* **Task requirements**
State how many lines of the entries include the string "origin", please, leaving out everything but the number.

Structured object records
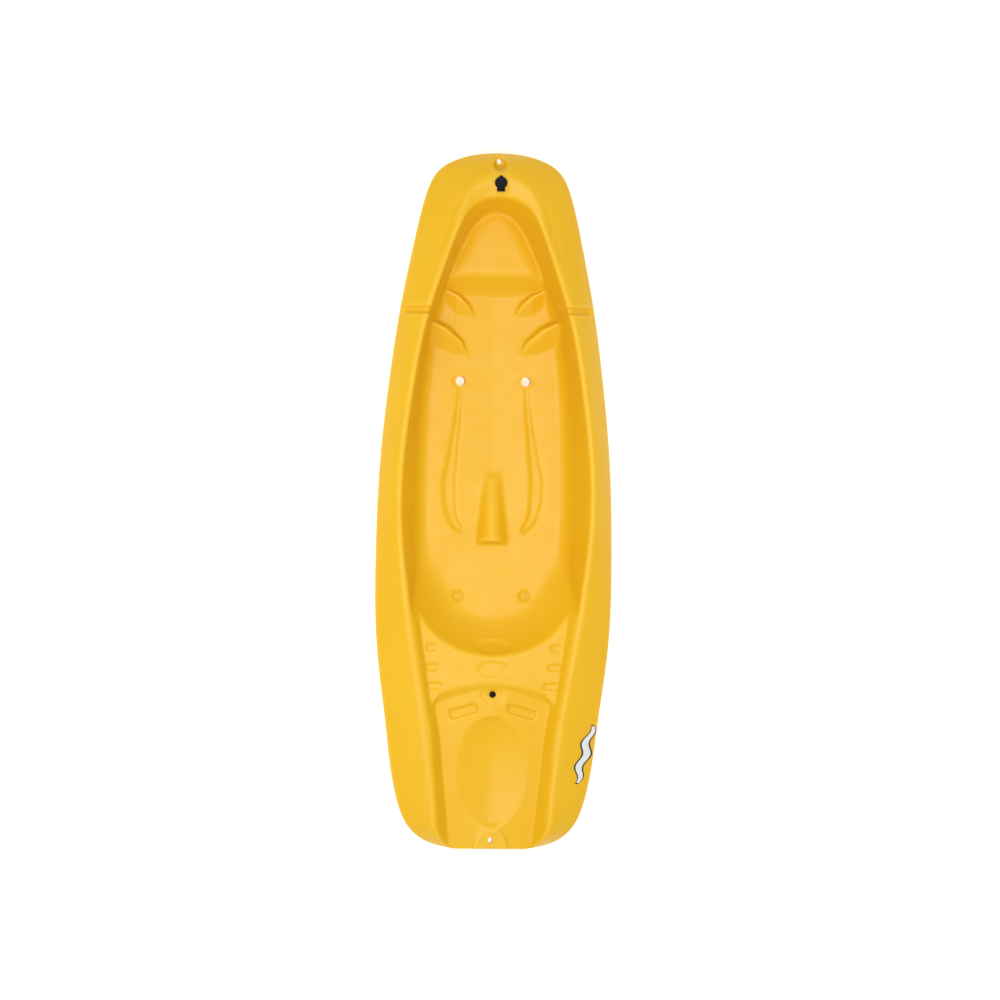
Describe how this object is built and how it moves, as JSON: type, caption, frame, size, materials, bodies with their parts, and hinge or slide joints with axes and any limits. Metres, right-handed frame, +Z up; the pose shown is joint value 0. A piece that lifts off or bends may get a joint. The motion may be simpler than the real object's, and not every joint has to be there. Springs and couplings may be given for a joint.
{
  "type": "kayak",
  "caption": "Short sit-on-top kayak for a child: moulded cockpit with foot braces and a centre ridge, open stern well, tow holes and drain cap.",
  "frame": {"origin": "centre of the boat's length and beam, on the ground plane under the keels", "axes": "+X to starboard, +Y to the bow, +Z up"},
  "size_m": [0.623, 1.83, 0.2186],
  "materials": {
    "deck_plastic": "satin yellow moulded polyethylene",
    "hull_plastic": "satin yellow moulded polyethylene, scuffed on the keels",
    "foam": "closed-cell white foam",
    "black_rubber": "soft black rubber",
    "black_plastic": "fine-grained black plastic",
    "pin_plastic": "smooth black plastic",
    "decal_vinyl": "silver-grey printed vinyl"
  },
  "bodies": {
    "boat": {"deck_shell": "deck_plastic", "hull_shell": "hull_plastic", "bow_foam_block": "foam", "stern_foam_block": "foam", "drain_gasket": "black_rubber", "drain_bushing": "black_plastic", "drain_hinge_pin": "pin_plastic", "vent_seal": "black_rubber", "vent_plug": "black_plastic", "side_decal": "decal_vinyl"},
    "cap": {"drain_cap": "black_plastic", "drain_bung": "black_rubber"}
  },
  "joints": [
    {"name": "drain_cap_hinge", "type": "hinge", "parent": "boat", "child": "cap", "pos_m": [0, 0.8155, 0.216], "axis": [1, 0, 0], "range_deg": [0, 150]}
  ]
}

--

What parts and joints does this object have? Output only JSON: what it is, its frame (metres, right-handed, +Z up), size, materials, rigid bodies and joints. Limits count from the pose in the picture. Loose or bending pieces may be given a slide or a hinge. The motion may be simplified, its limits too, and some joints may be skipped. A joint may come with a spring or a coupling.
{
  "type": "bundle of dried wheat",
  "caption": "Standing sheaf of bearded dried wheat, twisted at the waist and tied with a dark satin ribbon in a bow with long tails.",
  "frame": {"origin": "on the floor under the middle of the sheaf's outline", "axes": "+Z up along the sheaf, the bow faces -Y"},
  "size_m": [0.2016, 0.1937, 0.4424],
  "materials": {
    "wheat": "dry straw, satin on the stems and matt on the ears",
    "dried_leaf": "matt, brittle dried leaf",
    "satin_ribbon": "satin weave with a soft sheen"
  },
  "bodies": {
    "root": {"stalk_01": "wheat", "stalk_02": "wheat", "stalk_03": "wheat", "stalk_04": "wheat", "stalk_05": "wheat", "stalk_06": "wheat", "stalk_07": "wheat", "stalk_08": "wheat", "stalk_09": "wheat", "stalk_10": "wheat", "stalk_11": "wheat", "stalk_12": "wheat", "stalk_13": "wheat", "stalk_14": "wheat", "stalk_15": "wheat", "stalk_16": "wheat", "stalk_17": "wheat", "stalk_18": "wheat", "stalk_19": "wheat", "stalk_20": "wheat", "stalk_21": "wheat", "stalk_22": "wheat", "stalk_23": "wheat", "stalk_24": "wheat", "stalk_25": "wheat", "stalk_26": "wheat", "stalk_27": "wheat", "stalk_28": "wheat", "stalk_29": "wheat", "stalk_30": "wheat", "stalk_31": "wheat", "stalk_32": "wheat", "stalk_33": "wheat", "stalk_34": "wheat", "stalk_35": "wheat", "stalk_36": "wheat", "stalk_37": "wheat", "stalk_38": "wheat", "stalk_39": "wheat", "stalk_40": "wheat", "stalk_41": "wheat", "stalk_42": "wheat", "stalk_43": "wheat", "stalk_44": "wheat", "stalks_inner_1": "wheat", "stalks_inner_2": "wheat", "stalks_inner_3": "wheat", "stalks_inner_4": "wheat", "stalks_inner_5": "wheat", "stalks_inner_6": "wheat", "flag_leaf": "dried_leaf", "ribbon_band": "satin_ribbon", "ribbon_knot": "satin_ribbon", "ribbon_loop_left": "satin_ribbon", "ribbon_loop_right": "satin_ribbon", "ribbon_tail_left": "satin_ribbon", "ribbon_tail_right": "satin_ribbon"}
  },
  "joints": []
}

---

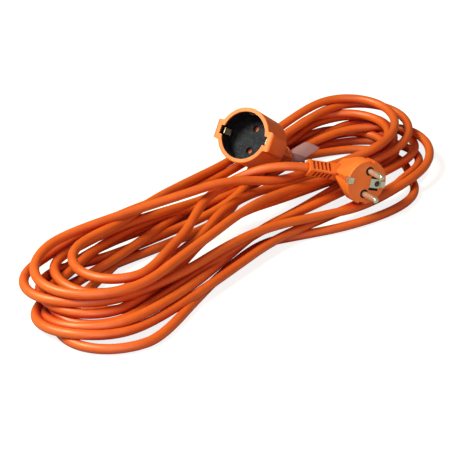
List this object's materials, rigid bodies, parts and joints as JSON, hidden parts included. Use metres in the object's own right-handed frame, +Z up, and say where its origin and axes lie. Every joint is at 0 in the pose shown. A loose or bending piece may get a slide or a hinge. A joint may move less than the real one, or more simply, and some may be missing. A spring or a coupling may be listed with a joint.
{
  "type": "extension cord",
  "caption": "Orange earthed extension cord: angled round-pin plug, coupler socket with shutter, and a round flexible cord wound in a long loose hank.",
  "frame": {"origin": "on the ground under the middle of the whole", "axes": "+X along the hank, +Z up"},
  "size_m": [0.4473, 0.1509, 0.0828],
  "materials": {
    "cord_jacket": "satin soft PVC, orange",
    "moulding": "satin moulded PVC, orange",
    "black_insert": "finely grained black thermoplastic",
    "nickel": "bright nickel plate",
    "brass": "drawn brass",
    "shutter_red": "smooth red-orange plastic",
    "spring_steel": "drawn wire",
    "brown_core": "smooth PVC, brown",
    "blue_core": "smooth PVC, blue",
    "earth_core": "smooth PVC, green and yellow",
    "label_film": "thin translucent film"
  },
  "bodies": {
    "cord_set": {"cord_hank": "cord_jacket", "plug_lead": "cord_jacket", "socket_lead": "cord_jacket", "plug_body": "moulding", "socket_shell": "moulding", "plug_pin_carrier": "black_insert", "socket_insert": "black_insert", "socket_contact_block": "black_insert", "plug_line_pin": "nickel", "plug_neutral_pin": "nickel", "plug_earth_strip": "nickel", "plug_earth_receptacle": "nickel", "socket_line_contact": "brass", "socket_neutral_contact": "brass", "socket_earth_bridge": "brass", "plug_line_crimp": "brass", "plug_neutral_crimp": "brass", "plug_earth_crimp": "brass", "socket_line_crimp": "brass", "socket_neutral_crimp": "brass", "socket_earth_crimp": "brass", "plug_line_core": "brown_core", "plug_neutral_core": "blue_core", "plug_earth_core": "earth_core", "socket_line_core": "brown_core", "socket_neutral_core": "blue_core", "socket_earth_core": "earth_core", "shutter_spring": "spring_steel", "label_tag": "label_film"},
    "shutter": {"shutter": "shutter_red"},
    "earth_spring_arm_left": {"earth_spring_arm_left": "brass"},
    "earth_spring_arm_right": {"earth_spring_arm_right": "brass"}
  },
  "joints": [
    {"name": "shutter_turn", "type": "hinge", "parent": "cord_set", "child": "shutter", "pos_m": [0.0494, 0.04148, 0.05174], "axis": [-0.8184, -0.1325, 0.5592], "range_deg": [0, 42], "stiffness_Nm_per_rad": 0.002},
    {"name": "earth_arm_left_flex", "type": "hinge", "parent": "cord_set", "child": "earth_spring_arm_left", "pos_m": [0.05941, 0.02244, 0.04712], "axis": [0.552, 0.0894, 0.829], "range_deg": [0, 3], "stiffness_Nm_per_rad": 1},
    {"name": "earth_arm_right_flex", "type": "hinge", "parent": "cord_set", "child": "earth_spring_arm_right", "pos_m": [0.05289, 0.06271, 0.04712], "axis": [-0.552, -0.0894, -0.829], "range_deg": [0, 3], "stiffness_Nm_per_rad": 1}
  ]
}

* **Exercise response**
4